Every year the Academy gets together and celebs rub elbows as the best of the best get honored. And every year, classics get snubbed. Not to worry, this will rectify things. ‘
Beautiful Girls: Best Justification That It's Okay to Fall in Love with a 13-Year-Old Girl as long as it's Natalie Portman

The Ernest Series: Unprecedented Use of Getting Funding for 10 Movies Despite Having the Same Title for Each

Air Bud 2: Best Use of a Two-Sport Dog as Plot Device

The Life Aquatic: Super Good, Should Have Won Something

Dermot Mulroney: Outstanding Ability to be Dylan McDermott

The Green Mile: Major Achievement in Receiving a ‘Best Picture Nomination’ Despite Being a Movie You’d Only Watch on TNT.. and you happened to be eating lunch in front of the TV at the time.

Anchorman 2: Best Sequel that Never Was

Oceans 11, 12, 13: Best Ability to Make Major Crimes Look Fun and like a Friendship Activity

The Dreamers: Best Excuse for College Kids to See a Bunch of Tits and then Claim They Saw an “Art Film.”

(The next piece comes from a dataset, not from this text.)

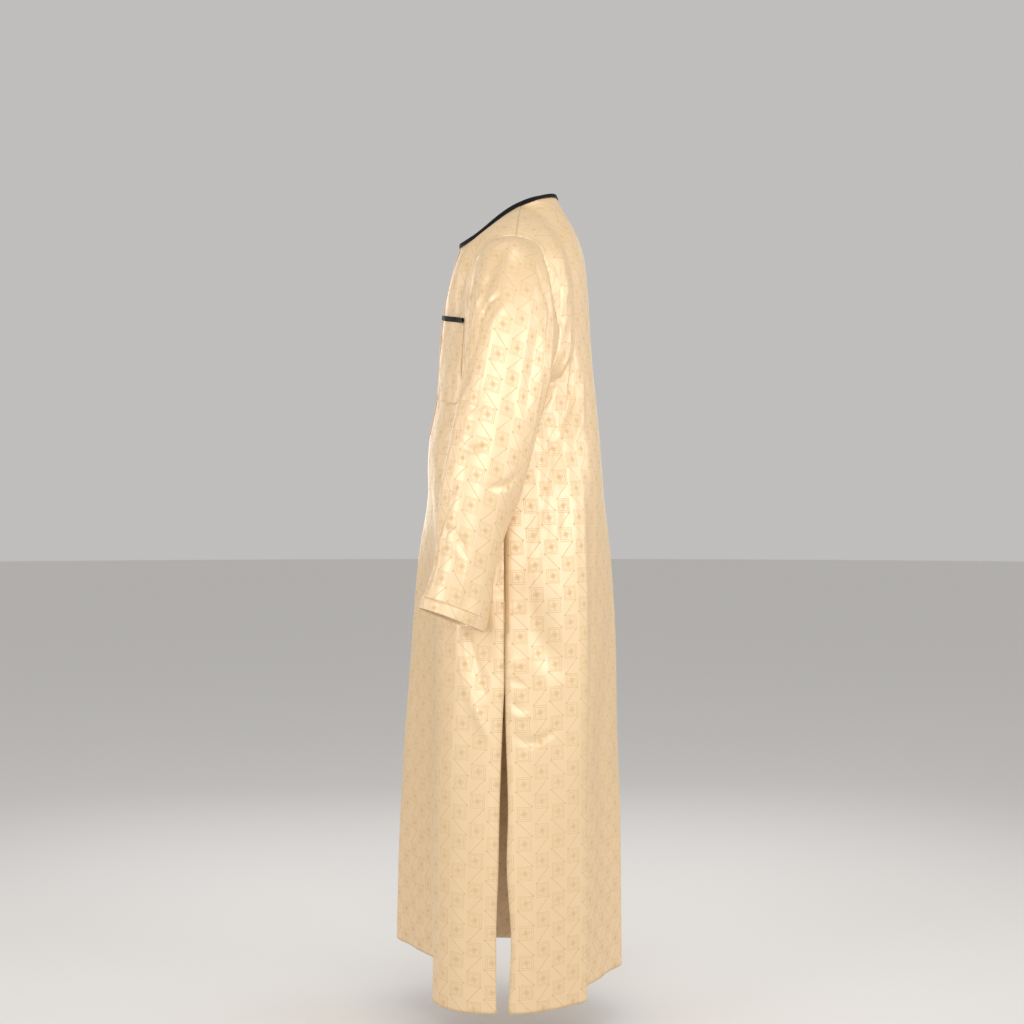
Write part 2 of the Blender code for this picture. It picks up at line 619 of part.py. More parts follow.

Dazed and Confused: Outstanding Use of the word “Alright.”

Lost in Translation: Best Ability to use 70 minutes of B-Roll of the Japanese Skyline and Scarlett Johansson’s butt and convince us it’s a classic.

Napolean Dynamite: Best Marketing Ploy by Hot Topic and/or Spencer’s Gifts

The Untelevised Awards:

Best Keaton: Alex P. (beating out Michael and Buster)

Best “Rookie of the Year”: Little Big League

Best Reading of the Line “He just took that guy’s wallet“: The guy in Back to the Future Part II who says “He just took that guy’s wallet.”